+++ Entries shown

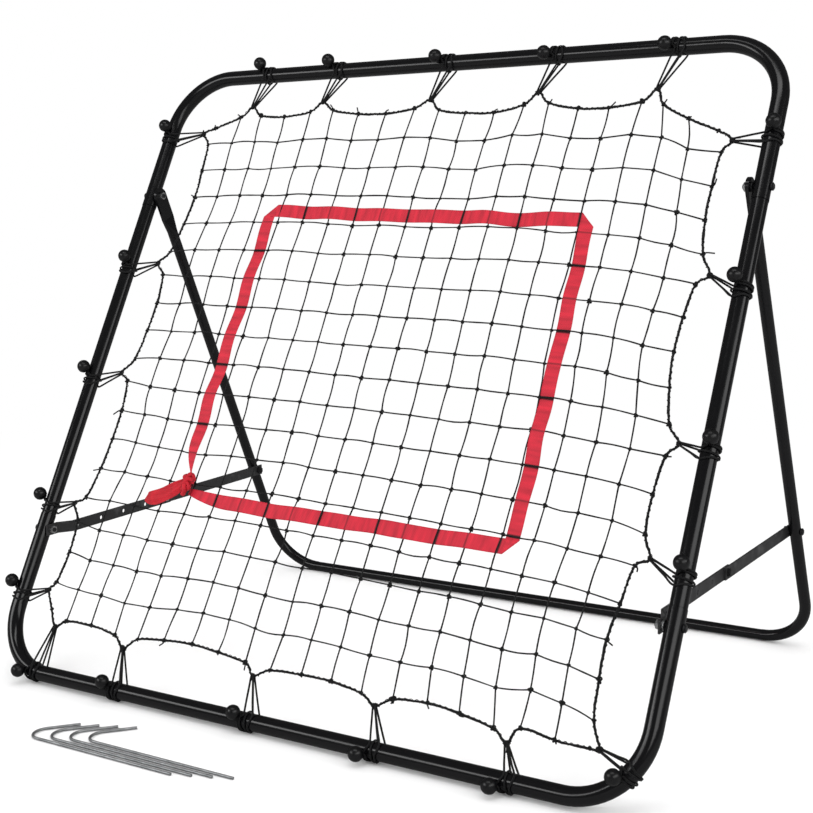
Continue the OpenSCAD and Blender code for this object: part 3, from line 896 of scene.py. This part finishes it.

++++++
+++ Entries shown

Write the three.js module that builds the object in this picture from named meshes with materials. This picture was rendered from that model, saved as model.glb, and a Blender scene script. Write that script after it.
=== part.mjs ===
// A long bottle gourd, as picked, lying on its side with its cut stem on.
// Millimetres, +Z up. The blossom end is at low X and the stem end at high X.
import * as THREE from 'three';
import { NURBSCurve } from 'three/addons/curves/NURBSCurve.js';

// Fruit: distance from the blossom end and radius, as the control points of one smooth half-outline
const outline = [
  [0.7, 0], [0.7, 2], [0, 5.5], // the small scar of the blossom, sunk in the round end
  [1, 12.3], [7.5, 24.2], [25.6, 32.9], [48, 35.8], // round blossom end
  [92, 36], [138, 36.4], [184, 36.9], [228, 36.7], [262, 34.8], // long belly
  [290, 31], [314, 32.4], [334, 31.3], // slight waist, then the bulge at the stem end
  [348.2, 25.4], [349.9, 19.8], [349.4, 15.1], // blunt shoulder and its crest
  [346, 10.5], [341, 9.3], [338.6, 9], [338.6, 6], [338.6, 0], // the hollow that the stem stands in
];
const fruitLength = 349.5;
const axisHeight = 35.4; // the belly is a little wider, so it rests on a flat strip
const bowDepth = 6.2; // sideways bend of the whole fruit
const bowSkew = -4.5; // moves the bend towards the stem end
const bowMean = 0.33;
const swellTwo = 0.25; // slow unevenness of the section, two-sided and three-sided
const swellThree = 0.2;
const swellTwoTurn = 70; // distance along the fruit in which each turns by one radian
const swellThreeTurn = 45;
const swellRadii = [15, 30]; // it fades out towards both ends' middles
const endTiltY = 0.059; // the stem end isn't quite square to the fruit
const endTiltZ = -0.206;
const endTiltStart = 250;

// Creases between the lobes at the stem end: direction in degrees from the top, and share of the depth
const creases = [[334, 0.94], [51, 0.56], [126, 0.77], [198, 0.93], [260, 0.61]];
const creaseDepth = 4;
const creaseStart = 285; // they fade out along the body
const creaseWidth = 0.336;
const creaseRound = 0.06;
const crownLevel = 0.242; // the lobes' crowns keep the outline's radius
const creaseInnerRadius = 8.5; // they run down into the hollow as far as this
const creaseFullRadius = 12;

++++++
+++ Entries shown

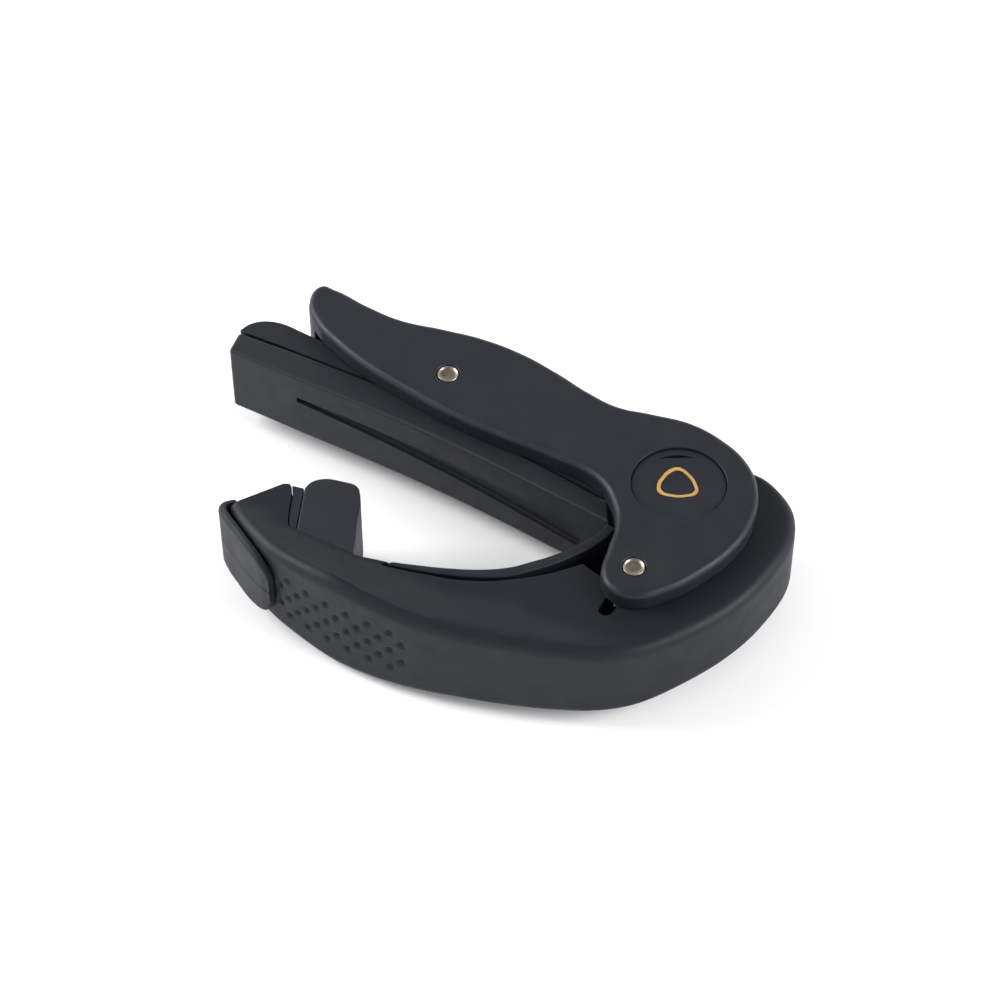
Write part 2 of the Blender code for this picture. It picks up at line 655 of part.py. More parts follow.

++++++

**Given exercise**
Among the records above, how many lines carry the string "scene"? Reply with the number alone.

**Solution for this task**
2